If yes, you know where the truth village is. If no, you would know the person you are questioning in the liar, but both of the other two could be the truth teller or the random answerer?
For example, if A is the random answerer and randomly selects 'truth', or if A is the truth teller, they will both direct you to the liar for Q2.
Let me know where I've gone wrong.
If you ignore the random answerer for a second, then you ask "if I were to ask you if this road leads to the village, what would you say?". Let's call this the original question. The answer will be trustable, because the truth teller will tell the truth, and the liar will lie about a lie, making the result the truth as well.
Now we introduce a new question, and a third answerer -- random. Since we know we can solve the problem with only the original question and original two natives, the goal of this question is just to eliminate the random answerer.
The solution given in the article uses this new question in two ways. One, by asking it of one native and not ever asking that native the original question, if the native we happen to ask is the random answerer, we know we won't ask the original question of that answerer, so what they answer doesn't matter -- either way, we'll end up with the liar or truth teller to ask the original question of.
So we only need to design the new question assuming the one we ask it of is not the random answerer. So now we're back to asking a "double question", resulting in a truth about a truth or a lie about a lie.

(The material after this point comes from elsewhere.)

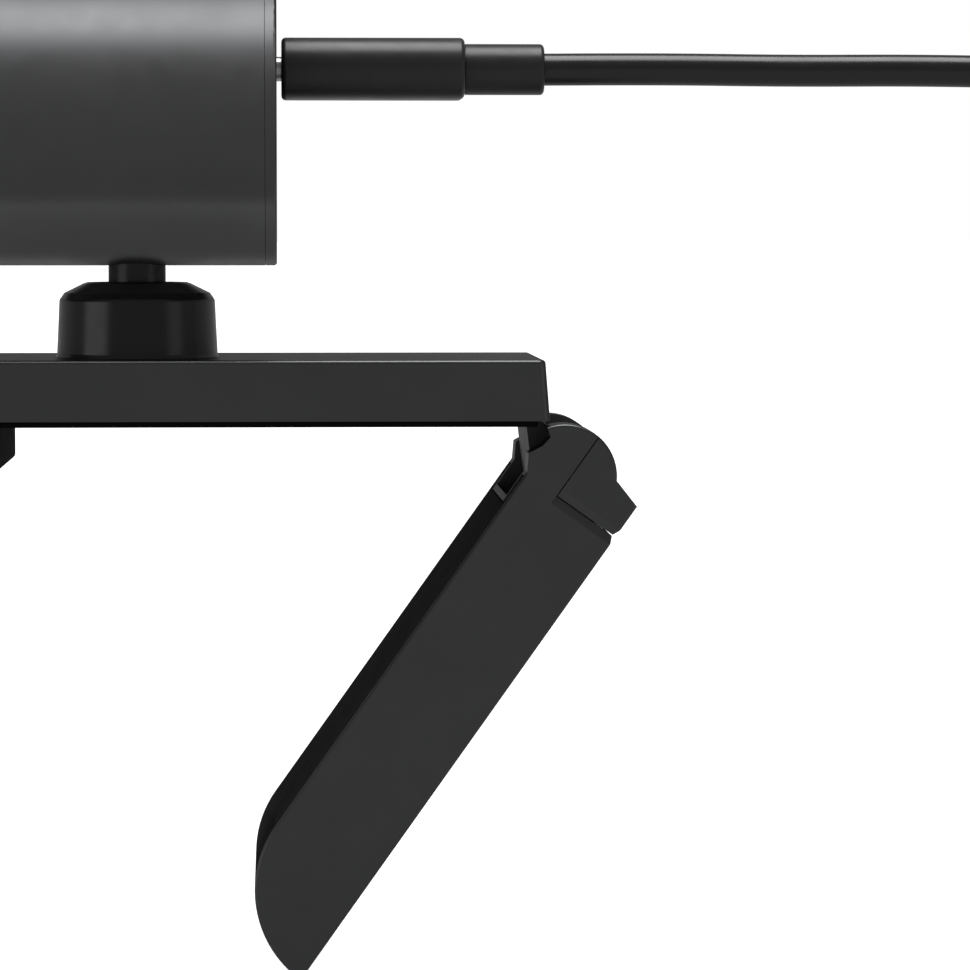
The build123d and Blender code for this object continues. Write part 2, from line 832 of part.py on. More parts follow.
# ================================================================ ball joint
with BuildPart() as socket_housing:
    with BuildSketch(Plane.XZ):
        with BuildLine():
            Polyline(
                (cup_r + fit_gap, housing_neck_low),
                (housing_neck_r, housing_neck_low),
                (housing_neck_r, plate_top),
                (housing_base_r, plate_top),
                (housing_low_r, plate_top + 0.35),
                (housing_high_r, housing_shoulder_z),
                (housing_top_r + 2.4, housing_shoulder_z + 0.75),
                (housing_top_r + 0.3, housing_top_z - 0.12),
                (housing_top_r - 0.1, housing_top_z),
                (housing_mouth_r, housing_top_z),
                (housing_mouth_r, ball_z + sqrt((ball_r + ball_gap) ** 2 - housing_mouth_r**2)),
            )
            seat_r = ball_r + ball_gap
            seat_top_angle = atan2(sqrt(seat_r**2 - housing_mouth_r**2), housing_mouth_r)
            ThreePointArc(
                (housing_mouth_r, ball_z + sqrt(seat_r**2 - housing_mouth_r**2)),
                (seat_r * cos(seat_top_angle / 2), ball_z + seat_r * sin(seat_top_angle / 2)),
                (seat_r, ball_z),
            )
            Polyline(
                (seat_r, ball_z),
                (cup_r + fit_gap, ball_z),
                (cup_r + fit_gap, housing_neck_low),
            )
        make_face()
    revolve(axis=Axis.Z)
    shoulder = socket_housing.edges().filter_by(GeomType.CIRCLE).filter_by(
        lambda e: abs(e.center().Z - housing_shoulder_z) < 0.01
    )
    fillet(shoulder, 0.5)
save(socket_housing.part, "socket_housing")

with BuildPart() as ring_nut:
    with BuildSketch(Plane.XY.offset(housing_neck_low - 0.1)):
        Circle(ring_nut_r)
        Circle(housing_neck_r + 0.04, mode=Mode.SUBTRACT)
        with Locations(ring_points(ring_nut_r, 4, 45)):
            Circle(1.1, mode=Mode.SUBTRACT)
    extrude(amount=plate_under_roof - housing_neck_low + 0.1)
save(ring_nut.part, "ring_nut")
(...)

You ask the question you stated, knowing that the native identified as "least likely to tell the truth" will never be the random one, due to truth-about-truth, lie-about-lie, or due to the random answerer being neither B nor C.
The version you gave is missing information and so can't be solved as stated.
Are you supposed to be collaborating with the "master"?
0 < (Vol(Bε) - Vol(Aε))/ε² = ((a+b+c) - (a'+b'+c'))π + 2((ab + ac + bc) - (a'b' + a'c' + b'c'))/ε + (abc - a'b'c')/ε²
The limit for ε to infinity must be >= 0 and is ((a+b+c) - (a'+b'+c'))π, therefore a+b+c >= a'+b'+c'.
"large epsilon" is a standard way to express "consider the asymptotic behavior for epsilon to infinity and you will see what I mean".